§ Exercise goal
What is wanted is an exact restatement of the lines from the one with "fall_lock_wall, key_z, roof_z)" through the one with "if empty is", both included, and of no other lines.

== Data

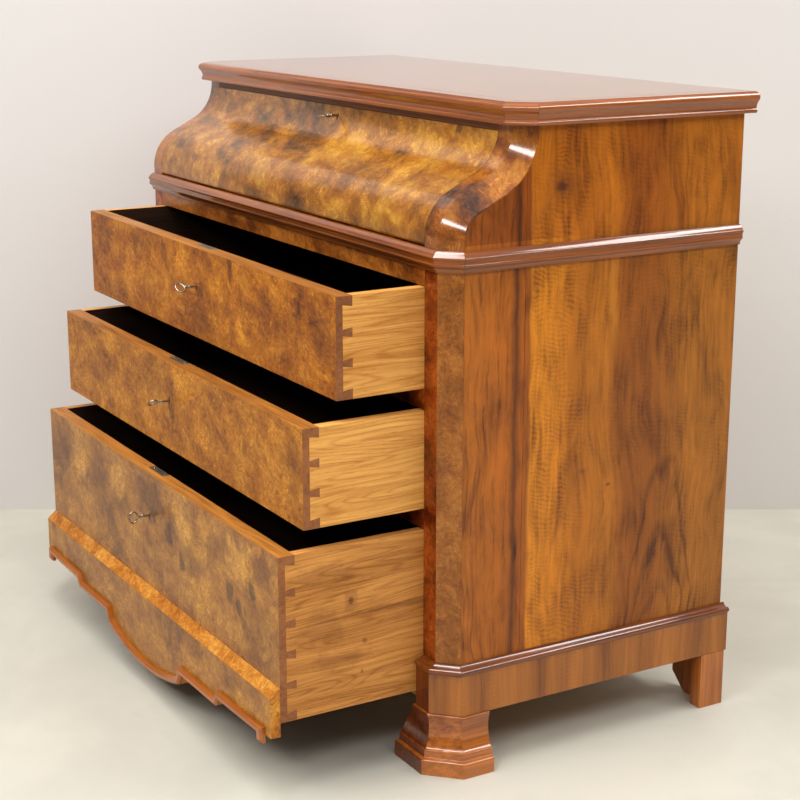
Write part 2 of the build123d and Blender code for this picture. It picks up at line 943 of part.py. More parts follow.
for name, low_z, height, opened, key_drop, key_angle, tail_count in drawers:
    face_y = front_y - opened
    inner_face_y = face_y + front_thickness
    rear_y = face_y + drawer_length
    top_z = low_z + height
    key_z = top_z - key_drop
    panel_z = low_z + drawer_bottom_rise
    panel_top_z = panel_z + drawer_bottom_thickness
    half_panel = half_drawer - drawer_side_thickness + drawer_groove

    with BuildPart() as drawer_bottom:
        board((-half_panel, inner_face_y - drawer_groove, panel_z), (half_panel, rear_y, panel_top_z))
    save(drawer_bottom, f"{name}_drawer_bottom")

    case_y = inner_face_y - lock_thickness
    with BuildPart() as lock:
        board(
            (-lock_width / 2, case_y, top_z - lock_height),
            (lock_width / 2, inner_face_y, top_z),
        )
        board(
            (-lock_width / 2, inner_face_y - selvage_depth, top_z - selvage_thickness),
            (lock_width / 2, inner_face_y, top_z),
        )
        lock_body = lock.part
        cavity_top_z = key_z + bit_reach + keyhole_gap
        lock_cavity(case_y, inner_face_y - lock_wall, key_z, cavity_top_z)
        bolt_centre_y = face_y + bolt_y
        bolt_foot_z = key_z + bolt_foot_rise
        board(
            (
                -bolt_width / 2 - bolt_gap,
                bolt_centre_y - bolt_thickness / 2 - bolt_gap,
                bolt_foot_z - bolt_gap,
            ),
            (
                bolt_width / 2 + bolt_gap,
                bolt_centre_y + bolt_thickness / 2 + bolt_gap,
                top_z,
            ),
            mode=Mode.SUBTRACT,
        )
    save(lock, f"{name}_lock")

    with BuildPart() as bolt:
        board(
            (-bolt_width / 2, bolt_centre_y - bolt_thickness / 2, bolt_foot_z),
            (bolt_width / 2, bolt_centre_y + bolt_thickness / 2, top_z),
        )
    save(bolt, f"{name}_bolt")

    with BuildPart() as key:
        tip_y = inner_face_y - lock_wall - key_tip_gap
        add(key_part(tip_y, face_y, key_z, key_angle))
    save(key, f"{name}_key")

    with BuildPart() as drawer_front:
        board((-half_drawer, face_y, low_z), (half_drawer, inner_face_y, top_z))
        cut_tails(inner_face_y, face_y + dovetail_lap, low_z, top_z, tail_count)
        add(drawer_bottom.part, mode=Mode.SUBTRACT)
        add(lock_body, mode=Mode.SUBTRACT)
        extrude(keyhole_face(face_y, key_z), amount=-front_thickness, mode=Mode.SUBTRACT)
    save(drawer_front, f"{name}_drawer_front")

    with BuildPart() as drawer_back:
        back_low_z = panel_top_z
        back_high_z = top_z - drawer_back_drop
        board(
            (-half_drawer, rear_y - drawer_back_thickness, back_low_z),
            (half_drawer, rear_y, back_high_z),
        )
        cut_tails(rear_y - drawer_back_thickness, rear_y, back_low_z, back_high_z, tail_count)
    save(drawer_back, f"{name}_drawer_back")

    with BuildPart() as drawer_sides:
        for side in (-1, 1):
            board(
                (side * (half_drawer - drawer_side_thickness), face_y + dovetail_lap, low_z),
                (side * half_drawer, rear_y, top_z),
            )
        add(drawer_front.part, mode=Mode.SUBTRACT)
        add(drawer_back.part, mode=Mode.SUBTRACT)
        add(drawer_bottom.part, mode=Mode.SUBTRACT)
    save(drawer_sides, f"{name}_drawer_sides")


# Apron: a scalloped skirt on the lowest drawer, bevelled on top, with a bead below
apron_y = front_y - lower_open
apron_top_z = apron_lift + apron_height
apron_front_y = apron_y - apron_thickness


def apron_face(y):
    """The apron seen from the front, on the upright plane at this depth."""
    plane = Plane(origin=(0, y, apron_lift), x_dir=(1, 0, 0), z_dir=(0, -1, 0))
    with BuildSketch(plane) as outline:
        with BuildLine():
            start, end = follow_shares(scallop_shares, half_drawer, apron_height)
            Polyline(end, (half_drawer, apron_height), (0, apron_height), start)
        make_face()
        mirror(about=Plane.YZ)
    return outline.sketch


with BuildPart() as apron:
    extrude(apron_face(apron_y), amount=apron_thickness)
    with BuildSketch(Plane.YZ):
        with BuildLine():
            Polyline(
                (apron_y, apron_lift - overrun),
                (apron_front_y, apron_lift - overrun),
                (apron_front_y, apron_top_z - apron_bevel),
                (apron_y, apron_top_z),
                close=True,
            )
        make_face()
    extrude(amount=half_drawer, both=True, mode=Mode.INTERSECT)
save(apron, "apron")

bead_half = half_drawer - bead_end
ear_share = scallop_shares[-1][-1][1]
ear_rise = ear_share * apron_height
with BuildPart() as apron_bead:
    with BuildSketch(
        Plane(origin=(0, apron_front_y, apron_lift), x_dir=(1, 0, 0), z_dir=(0, -1, 0))
    ) as bead_face:
        with BuildLine():
            start, end = follow_shares(scallop_shares, half_drawer, apron_height)
            Polyline(end, (half_drawer, apron_height), (0, apron_height), start)
        make_face()
        mirror(about=Plane.YZ)
        offset(amount=-bead_width, kind=Kind.INTERSECTION, mode=Mode.SUBTRACT)
        bead_reach = ear_rise + bead_width
        with Locations((0, bead_reach / 2)):
            Rectangle(2 * bead_half, bead_reach, mode=Mode.INTERSECT)
        for side in (-1, 1):
            with Locations((side * (bead_half - hook_width / 2), ear_rise)):
                Rectangle(hook_width, 2 * bead_drop)
    extrude(amount=bead_projection)
    bead_edges = apron_bead.faces().sort_by(Axis.Y)[0].edges()
    chamfer(bead_edges, length=bead_chamfer)
save(apron_bead, "apron_bead")


# Fall: an ogee panel with pivot plates let into its ends and a lock near its top edge
key_z = fall_top_z - fall_key_drop
fall_key_y = hollow_y + math.sqrt(arc_radius**2 - (hollow_z - key_z) ** 2)
fall_lock_low = (-fall_lock_width / 2, fall_lock_y, fall_top_z - fall_lock_drop)
fall_lock_back_y = fall_lock_y + fall_lock_thickness
fall_lock_top_z = fall_top_z - fall_lock_head
bolt_low_x = fall_bolt_offset - fall_bolt_width / 2
bolt_high_x = fall_bolt_offset + fall_bolt_width / 2
bolt_low_z = fall_bolt_top_z - fall_bolt_length


def fall_bolt_slot(top_z):
    """Cut the way of the fall's bolt in the piece being built."""
    board(
        (bolt_low_x - bolt_gap, fall_bolt_y - bolt_thickness / 2 - bolt_gap, bolt_low_z - bolt_gap),
        (bolt_high_x + bolt_gap, fall_bolt_y + bolt_thickness / 2 + bolt_gap, top_z),
        mode=Mode.SUBTRACT,
    )


with BuildPart() as fall_panel:
    with BuildSketch(Plane.YZ.offset(-fall_half)) as panel_face:
        with BuildLine():
            seat_z = waist_z + fall_seat_gap
            outer_start, outer_end = ogee_edge(0, seat_z, slab_z)
            inner_start, inner_end = ogee_edge(fall_thickness, seat_z, slab_z)
            Line(outer_start, inner_start)
            Line(outer_end, inner_end)
        make_face()
        with Locations((pivot_y, pivot_z)):
            Circle(swing_radius, mode=Mode.INTERSECT)
        heel = panel_face.vertices().sort_by(Axis.Y)[:2].sort_by(Axis.X)[0]
        fillet(heel, radius=hinge_inset)
    extrude(amount=2 * fall_half)
    for side in (-1, 1):
        end_plane = Plane.YZ.offset(side * fall_half)
        extrude(hinge_plate_face(end_plane), amount=-side * plate_thickness, mode=Mode.SUBTRACT)
        bore = pivot_face(end_plane, pivot_radius + pivot_gap)
        extrude(bore, amount=-side * pivot_length, mode=Mode.SUBTRACT)
    board(
        fall_lock_low,
        (fall_lock_width / 2, fall_lock_y + ogee_setback, fall_lock_top_z),
        mode=Mode.SUBTRACT,
    )
    extrude(keyhole_face(fall_lock_y, key_z), amount=fall_thickness, mode=Mode.SUBTRACT)
    fall_bolt_slot(fall_top_z)
save(fall_panel, "fall_panel")

with BuildPart() as fall_hinge_plates:
    for side in (-1, 1):
        end_plane = Plane.YZ.offset(side * fall_half)
        extrude(hinge_plate_face(end_plane), amount=-side * plate_thickness)
        bore = pivot_face(end_plane, pivot_radius + pivot_gap)
        extrude(bore, amount=-side * plate_thickness, mode=Mode.SUBTRACT)
save(fall_hinge_plates, "fall_hinge_plates")

with BuildPart() as fall_lock:
    board(fall_lock_low, (fall_lock_width / 2, fall_lock_back_y, fall_lock_top_z))
    fall_bolt_slot(fall_lock_top_z)
    roof_z = key_z + key_radius + keyhole_gap
    lock_cavity(fall_lock_y, fall_lock_back_y - fall_lock_wall, key_z, roof_z)
save(fall_lock, "fall_lock")

with BuildPart() as fall_bolt:
    board(
        (bolt_low_x, fall_bolt_y - bolt_thickness / 2, bolt_low_z),
        (bolt_high_x, fall_bolt_y + bolt_thickness / 2, fall_bolt_top_z),
    )
save(fall_bolt, "fall_bolt")

with BuildPart() as fall_key:
    tip_y = fall_lock_back_y - fall_lock_wall - key_tip_gap
    add(key_part(tip_y, fall_key_y, key_z, fall_key_angle))
save(fall_key, "fall_key")
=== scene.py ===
# Fall-front commode with three long drawers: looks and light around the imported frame.
import json
import math
import random
import bmesh
import bpy
from mathutils import Matrix, Vector


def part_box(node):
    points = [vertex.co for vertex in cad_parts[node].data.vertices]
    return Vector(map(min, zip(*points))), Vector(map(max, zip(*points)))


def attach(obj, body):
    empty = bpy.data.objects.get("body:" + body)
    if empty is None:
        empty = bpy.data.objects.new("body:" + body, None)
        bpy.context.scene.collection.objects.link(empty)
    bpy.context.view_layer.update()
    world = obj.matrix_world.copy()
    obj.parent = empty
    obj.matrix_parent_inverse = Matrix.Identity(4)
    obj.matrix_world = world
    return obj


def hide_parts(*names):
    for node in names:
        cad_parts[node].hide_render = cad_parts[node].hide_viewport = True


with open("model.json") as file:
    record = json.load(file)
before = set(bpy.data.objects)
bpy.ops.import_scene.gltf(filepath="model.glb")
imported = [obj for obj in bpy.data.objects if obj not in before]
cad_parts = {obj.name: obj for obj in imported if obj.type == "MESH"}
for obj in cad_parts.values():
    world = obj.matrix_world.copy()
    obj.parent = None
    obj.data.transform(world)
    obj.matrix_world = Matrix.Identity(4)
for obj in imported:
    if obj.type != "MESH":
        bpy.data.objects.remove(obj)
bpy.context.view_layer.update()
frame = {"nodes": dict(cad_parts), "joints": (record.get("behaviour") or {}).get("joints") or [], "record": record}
nodes = frame["nodes"]
record = frame["record"]
scene = bpy.context.scene
bodyOf = {
    node: body for body, members in record["behaviour"]["bodies"].items() for node in members
}

# Camera: the photograph's viewpoint, low and to the right of the open drawers
viewpoint = {
    "place": (2.6856, -1.6019, 1.2643),
    "forward": (-0.83467, 0.48977, -0.25190),
    "focalLength": 77.44,
    "sensor": 36.0,
}


def linkObject(name, data):
    made = bpy.data.objects.new(name, data)
    scene.collection.objects.link(made)
    return made


camera = linkObject("camera", bpy.data.cameras.new("camera"))
camera.data.lens = viewpoint["focalLength"]
camera.data.sensor_width = viewpoint["sensor"]
camera.data.sensor_fit = "HORIZONTAL"
camera.location = viewpoint["place"]
camera.rotation_euler = Vector(viewpoint["forward"]).to_track_quat("-Z", "Y").to_euler()
scene.camera = camera
scene.view_settings.view_transform = "Standard"
print("camera placed")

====

§ Exercise output
    lock_cavity(fall_lock_y, fall_lock_back_y - fall_lock_wall, key_z, roof_z)
save(fall_lock, "fall_lock")

with BuildPart() as fall_bolt:
    board(
        (bolt_low_x, fall_bolt_y - bolt_thickness / 2, bolt_low_z),
        (bolt_high_x, fall_bolt_y + bolt_thickness / 2, fall_bolt_top_z),
    )
save(fall_bolt, "fall_bolt")

with BuildPart() as fall_key:
    tip_y = fall_lock_back_y - fall_lock_wall - key_tip_gap
    add(key_part(tip_y, fall_key_y, key_z, fall_key_angle))
save(fall_key, "fall_key")
=== scene.py ===
# Fall-front commode with three long drawers: looks and light around the imported frame.
import json
import math
import random
import bmesh
import bpy
from mathutils import Matrix, Vector


def part_box(node):
    points = [vertex.co for vertex in cad_parts[node].data.vertices]
    return Vector(map(min, zip(*points))), Vector(map(max, zip(*points)))


def attach(obj, body):
    empty = bpy.data.objects.get("body:" + body)
    if empty is None:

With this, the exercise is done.